WHAT YOU ARE ASKED TO DO: Check the listing below for lines with the word "code" and say how many there are, with nothing but the number.
*** DATASET EXTRACT ***
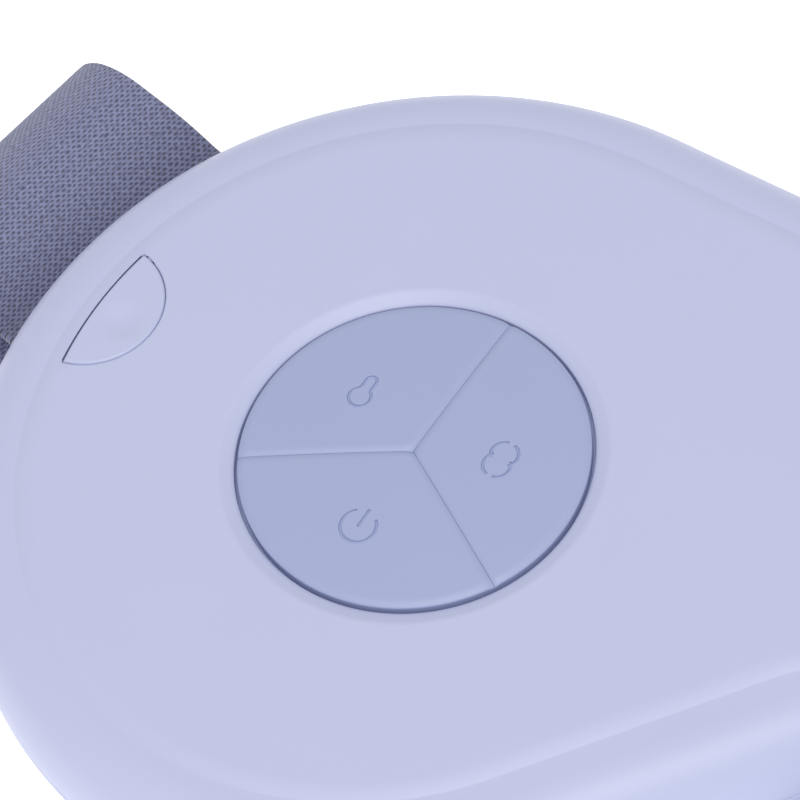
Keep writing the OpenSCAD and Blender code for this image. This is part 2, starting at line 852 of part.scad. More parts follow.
// Half disc pressed on the shaft
module weight() {
    color("#8d8f94")
        translate([motor_x - weight_l - 1, motor_y, motor_z])
            rotate([0, 90, 0])
                difference() {
                    union() {
                        intersection() {
                            cylinder(h = weight_l, r = weight_r);
                            translate([-10, -20, -1])
                                cube([10, 40, 20]);
                        }
                        cylinder(h = weight_l, r = shaft_r + 1);
                    }
                    translate([0, 0, -1])
                        cylinder(h = weight_l + 2, r = shaft_r);
                }
}
module left_weight() {
    at_left_lobe()
        weight();
}
module right_weight() {
    mirror([1, 0, 0])
        at_left_lobe()
            weight();
}

module motor_sleeves() {
    color(black_col)
        both_lobes()
            translate([saddle_x[0] - 1, motor_y, motor_z])
                rotate([0, 90, 0])
                    difference() {
                        cylinder(h = sleeve_l, r = motor_r + sleeve_t);
                        translate([0, 0, -1])
                            cylinder(h = through, r = motor_r);
                    }
}

face_inset = back_rim_w + 0.8;
film_inset = face_inset + 6;
module heating_face() {
    color("#b4b6d6")
        difference() {
            outline_plate(face_inset, face_z, shell_z);
            outline_plate(film_inset - 0.2, shell_z - film_t, shell_z + 1);
        }
}

module heating_film() {
    color("#c98a3a")
        outline_plate(film_inset, shell_z - film_t, shell_z);
}

foam_inset = back_rim_w + back_wall + 1;
thermistor_p = [-lobe_dx + 12, -8];
module insulation_foam() {
    color("#dfe1e6")
        difference() {
            outline_plate(foam_inset, floor_z, foam_z);
            at_shell_screws()
                cylinder(h = through, r = screw_boss_r + 0.9);
            at_board_screws()
                cylinder(h = through, r = board_boss_r + 0.3);
            at_left_lobe()
                translate([socket_screw_x - 3, port_y - socket_screw_y - 3, 0])
                    cube([6, 2 * socket_screw_y + 6, through]);
            both_lobes() {
                for (x = saddle_x)
                    translate([x - 0.3, motor_y - motor_r - sleeve_t - 1.3, 0])
                        cube([saddle_t + 0.6, 2 * (motor_r + sleeve_t + 1.3), through]);
                along_strap()
                    for (s = [-1, 1])
                        translate([bar_u - 2.5, s * (post_in + post_t / 2) - post_t / 2 - 0.3, 0])
                            cube([8, post_t + 0.6, through]);
            }
            for (s = [-1, 1], t = [-1, 1])
                translate([lobe_dx + s * (battery_l / 2 + seat_gap + rib_t / 2), battery_y, 0])
                    translate([-rib_t / 2 - 0.3, t * battery_w / 4 - 4.3, 0])
                        cube([rib_t + 0.6, 8.6, through]);
            translate([thermistor_p[0], thermistor_p[1], 0])
                cylinder(h = through, r = 1.8);
        }
}

module thermistor() {
    color(black_col)
        translate([thermistor_p[0], thermistor_p[1], floor_z])
            cylinder(h = 1.2, r = 1.5);
}

module strap_bars() {
    color(steel_col)
        both_lobes()
            along_strap()
                translate([bar_u, 0, bar_z])
                    rotate([90, 0, 0])
                        cylinder(h = 2 * bar_half, r = bar_r, center = true);
}

module left_strap() {
    color(strap_col)
        strap_body(0);
}

module right_strap() {
    color(strap_col)
        mirror([1, 0, 0])
            strap_body(lift_h);
}

// Patch of hook or loop tape along the overlap
module patch(z) {
    translate([0, run_y, z])
        rotate(270 - overlap_a)
            rotate_extrude(angle = 2 * overlap_a)
                translate([run_r - strap_w / 2 + 1.5, 0])
                    square([strap_w - 3, patch_t]);
}
module hook_patch() {
    color("#6a6c8c")
        patch(strap_t + patch_t);
}
module loop_patch() {
    color("#83869f")
        patch(strap_t);
}

front_cover();
back_cover();
shell_screws();
key_power();
key_heat();
key_massage();
keypad_membrane();
key_retainer();
retainer_screws();
power_plunger();
heat_plunger();
massage_plunger();
tact_switches();
main_board();
board_components();
indicator_leds();
board_screws();
port_cover();
charging_socket();
socket_contacts();
socket_board();
socket_board_screws();
battery();
battery_foam_tape();
left_motor();
right_motor();
left_motor_shaft();
right_motor_shaft();
left_weight();
right_weight();
motor_sleeves();
heating_face();
heating_film();
insulation_foam();
thermistor();
strap_bars();
left_strap();
right_strap();
hook_patch();
loop_patch();
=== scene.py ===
# Heating pad with two round lobes, three keys in a disc, a half-round port cover and an elastic belt.
# X runs along the belt, Y up the belly and Z out of the front; every length is in metres.
import json
import math

import bmesh
import bpy
import numpy as np
from mathutils import Matrix, Vector


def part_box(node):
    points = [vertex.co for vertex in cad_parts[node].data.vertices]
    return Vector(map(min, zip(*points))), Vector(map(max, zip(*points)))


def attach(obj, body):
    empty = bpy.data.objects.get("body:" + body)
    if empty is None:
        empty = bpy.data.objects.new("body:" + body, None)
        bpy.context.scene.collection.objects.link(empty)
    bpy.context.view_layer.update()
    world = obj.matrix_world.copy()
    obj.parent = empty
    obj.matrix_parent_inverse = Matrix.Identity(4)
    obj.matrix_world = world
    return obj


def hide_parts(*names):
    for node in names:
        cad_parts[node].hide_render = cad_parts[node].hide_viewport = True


bl_info = {
    "name": "Belt Heating Pad",
    "version": (1, 0, 0),
    "blender": (4, 5, 0),
    "location": "3D View > Sidebar > Heating Pad",
    "description": "Dresses a packed two-lobed heating pad: covers, keys, port cover, belt and soft face",
    "category": "Object",
}

MM = 0.001
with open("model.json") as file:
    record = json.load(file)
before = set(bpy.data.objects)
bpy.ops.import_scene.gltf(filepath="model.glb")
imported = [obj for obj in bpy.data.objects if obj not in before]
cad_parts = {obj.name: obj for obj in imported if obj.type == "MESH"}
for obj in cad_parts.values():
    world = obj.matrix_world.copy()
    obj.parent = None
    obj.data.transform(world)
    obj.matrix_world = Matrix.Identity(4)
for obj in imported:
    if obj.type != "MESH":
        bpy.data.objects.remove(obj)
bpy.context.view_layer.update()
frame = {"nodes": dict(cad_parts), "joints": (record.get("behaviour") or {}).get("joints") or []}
BAR_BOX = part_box("strap_bars")
PAD = "pad"

# What the frame gives: the plateau's height, the shell's and the soft face's undersides, the hinge's place
TOP_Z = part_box("front_cover")[1].z
SHELL_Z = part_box("back_cover")[0].z
FACE_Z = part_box("heating_face")[0].z
HINGE_X = next(j for j in frame["joints"] if j["name"] == "port_cover_hinge")["pos_m"][0]


# Sizes and colours that a user would change
def size(name, description, default_mm):
    """Length property with its default in millimetres"""
    return bpy.props.FloatProperty(name=name, description=description, default=default_mm * MM,
                                   min=0, unit="LENGTH", subtype="DISTANCE", precision=5)


def turn(name, description, default_deg):
    """Angle property with its default in degrees"""
    return bpy.props.FloatProperty(name=name, description=description, default=math.radians(default_deg),
                                   unit="ROTATION", subtype="ANGLE")


def linear(code):
    """Linear colour of an sRGB hex code"""
    parts = [int(code[i:i + 2], 16) / 255 for i in (1, 3, 5)]
    return tuple(p / 12.92 if p <= 0.04045 else ((p + 0.055) / 1.055) ** 2.4 for p in parts) + (1.0,)


def colour(name, description, code):
    """Colour property with an sRGB hex default"""
    return bpy.props.FloatVectorProperty(name=name, description=description, default=linear(code),
                                         size=4, min=0, max=1, subtype="COLOR")


class HousingSizes(bpy.types.PropertyGroup):
    lobe_r: size("Lobe radius", "Radius of each lobe at its widest line", 58.4)
    lobe_dx: size("Lobe distance", "Distance from the middle to the centre of each lobe", 66.7)
    disc_out: size("Disc offset", "How much further out than its lobe's centre the disc of keys is", 1.3)
    top_dip: size("Top dip", "Dip of the top edge between the lobes", 0.5)
    shoulder_in: size("Shoulder", "How much smaller than its lobe's the shoulder's radius is", 6.5)
    flank_in: size("Flank inset", "How much nearer than the widest line the notch's side is", 3.0)
    flank_angle: turn("Flank angle", "Rise of the notch's straight sides", 52)
    notch_r: size("Notch radius", "Radius at the head of the notch", 6)
    rim_w: size("Rim width", "Width of the rounded rim of the front", 8.2)
    rim_drop: size("Rim height", "Height of that rim above the seam", 9.5)
    rim_full: bpy.props.FloatProperty(name="Rim fullness", default=2.3, min=1.5, max=4,
                                      description="Exponent of the rim's section, 2 for an ellipse")
    crease_in: size("Crease inset", "Flat ledge between the rim and the crease", 0.15)
    crease_flank_in: size("Crease flank", "Inset of the crease's notch side from its arc", 5.2)
    crease_notch_r: size("Crease notch", "Radius at the head of the crease's notch", 17.7)
    crease_w: size("Crease width", "Width of the small step between the rim and the plateau", 2.6)
    crease_h: size("Crease height", "Height of that step", 0.5)
    back_rim_w: size("Back rim width", "Width of the rounded rim of the back", 9)
    front_wall: size("Front wall", "Thickness of the front cover", 2)
    back_wall: size("Back wall", "Thickness of the back cover's side", 2)
    floor_t: size("Floor", "Thickness of the back cover's floor", 1.6)
    seam_round: size("Seam rounding", "Rounding of both covers' edges along the seam", 0.3)
    dish_w: size("Dish width", "Width of the dished ring round the keys", 1.9)
    dish_h: size("Dish depth", "Depth of the dished ring at the opening", 0.85)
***
RESPONSE BELOW: 6